══ Data section ══
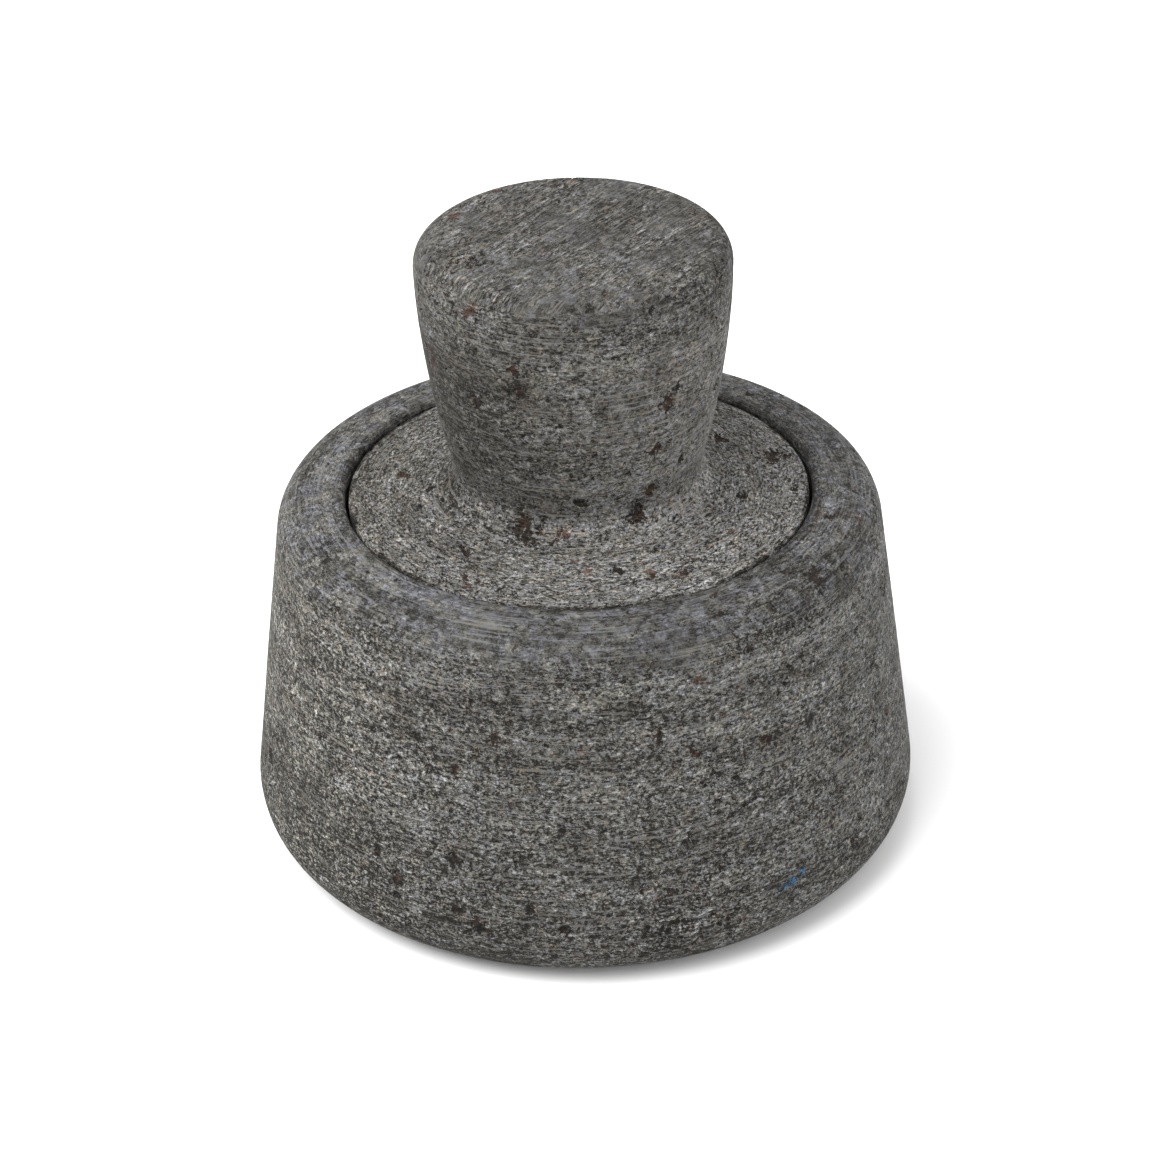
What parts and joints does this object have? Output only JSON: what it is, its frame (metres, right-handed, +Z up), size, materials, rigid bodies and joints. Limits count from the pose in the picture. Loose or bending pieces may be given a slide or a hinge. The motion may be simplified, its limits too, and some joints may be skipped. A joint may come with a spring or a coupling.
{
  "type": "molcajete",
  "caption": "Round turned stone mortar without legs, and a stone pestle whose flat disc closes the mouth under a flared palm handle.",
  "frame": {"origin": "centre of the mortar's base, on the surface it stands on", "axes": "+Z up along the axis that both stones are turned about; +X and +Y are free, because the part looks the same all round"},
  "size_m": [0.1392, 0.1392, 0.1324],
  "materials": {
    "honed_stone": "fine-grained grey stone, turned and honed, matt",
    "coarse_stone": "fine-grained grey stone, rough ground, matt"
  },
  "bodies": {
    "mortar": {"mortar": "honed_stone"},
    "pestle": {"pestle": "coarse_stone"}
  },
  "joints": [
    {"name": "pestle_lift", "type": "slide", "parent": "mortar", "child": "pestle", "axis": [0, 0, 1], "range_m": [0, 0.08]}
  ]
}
═══
- _Your goal_: Find "joints". Copy every line it occurs in.

- _Task output_:
What parts and joints does this object have? Output only JSON: what it is, its frame (metres, right-handed, +Z up), size, materials, rigid bodies and joints. Limits count from the pose in the picture. Loose or bending pieces may be given a slide or a hinge. The motion may be simplified, its limits too, and some joints may be skipped. A joint may come with a spring or a coupling.
  "joints": [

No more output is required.